Book Review by Ed Potkai

No American can read the subtitle of this book and not know what the subject matter is.  This book is an expansion of an article entitled Anatomy of a Miracle which appeared in the periodical Vanity Fair.  The article can be read online at Vanity Fair.

This books breaks down into three essential parts.  Obviously, there is a complete telling in meticulous detail of the flight of US Airways 1549 on January 15, 2009.  All of the essential dialogue between the Airbus A320 and the air controllers is recounted.  In what seems a rare story these days, a number of professionals performed their jobs to the highest standards.  The story is fascinating and heartening.

Another component of the book recounts other incidents of civilian air travel.  Most are flights where engines quit, what the pilots did, and what the outcomes were.  The longest story relates the 1995 flight of an American Airlines 757 where the pilots did not trust their airplane.  They were convinced that they were right and the aircraft was wrong.  They realized their error about 500 feet from the mountain that killed them.  These incidents are told in a suspenseful manner that keeps the reader riveted.

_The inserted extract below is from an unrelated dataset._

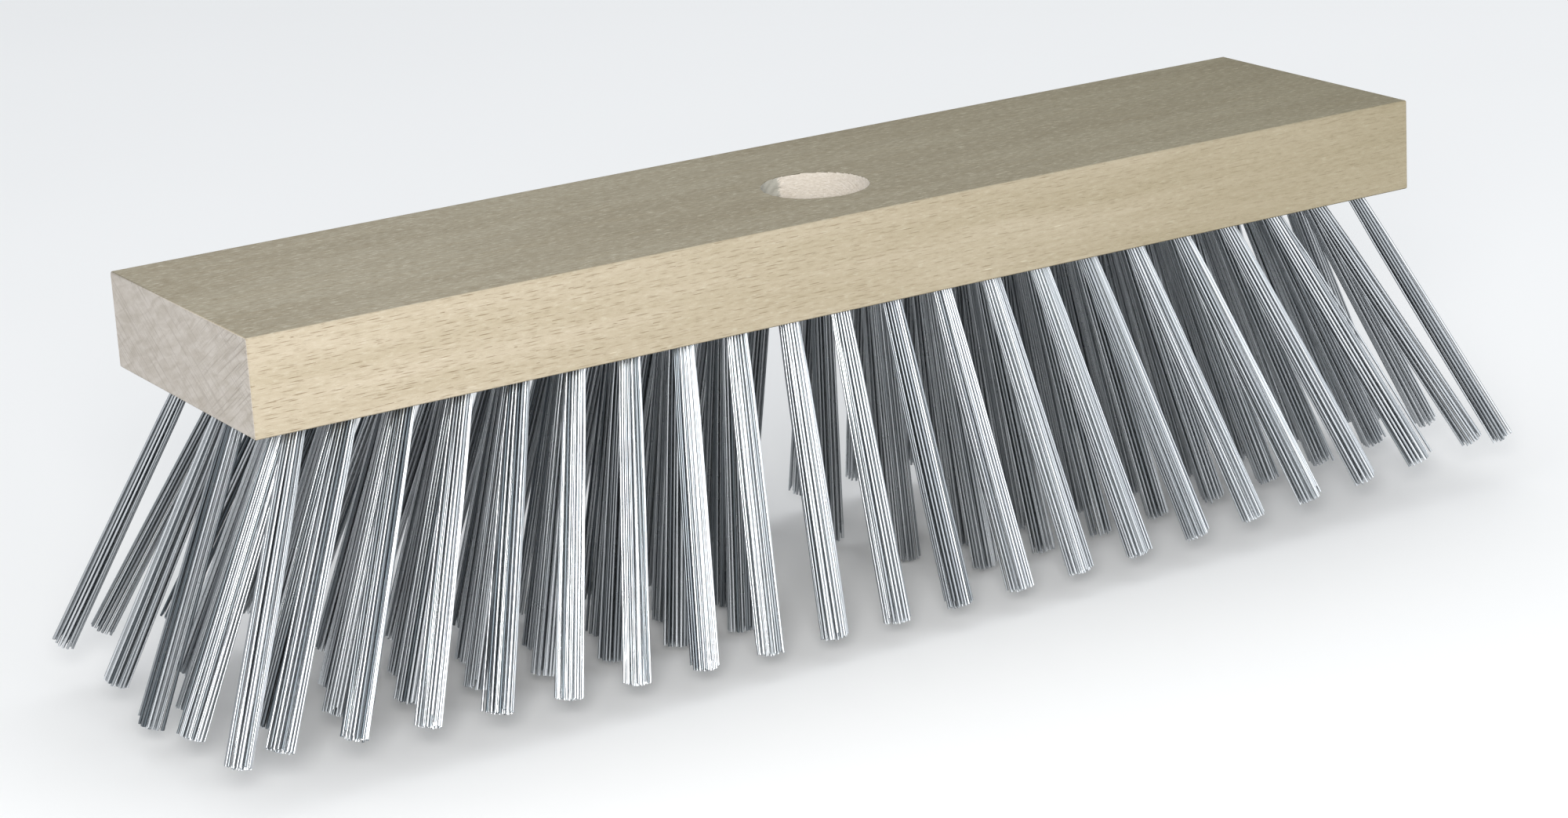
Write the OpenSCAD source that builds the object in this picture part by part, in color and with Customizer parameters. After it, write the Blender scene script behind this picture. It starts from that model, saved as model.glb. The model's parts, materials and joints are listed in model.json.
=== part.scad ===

It is the third element that air enthusiasts will find most enlightening.   In this section Langewiesche gives a good primer of the technicalities of flight.  His language is interesting and easy to understand.  The author obviously spent a lot of time with Bernard Ziegler, the controversial Frenchman who is essentially the father of Airbus’s fly-by-wire system.  Ziegler is despised by pilots because he enabled the two “man” cockpit, eliminating thousands of jobs formerly held by the third pilot.  Ziegler holds low esteem for the “average” pilot (while acknowledging that there are many highly skilled pilots).  He has much more faith in his airplanes’ computers and the flight parameters he has loaded into them.  This contrasts with the Boeing system which gives highly skilled pilots more freedom to maneuver.  And less skilled pilots more freedom to crash.  Ziegler’s case would be more convincing without the story of an Air France senior pilot who believed his aircraft couldn’t crash until the moment that he proved it could.

This book does not argue against the role of Captain Sullenberger’s skill in the happy outcome of the accident.  But it makes its case that the Airbus fly-by-wire system helped him.

At 193 pages, Fly by Wire is an easy and enjoyable read.  The reader experiences emotional highs and lows before its very real happy ending.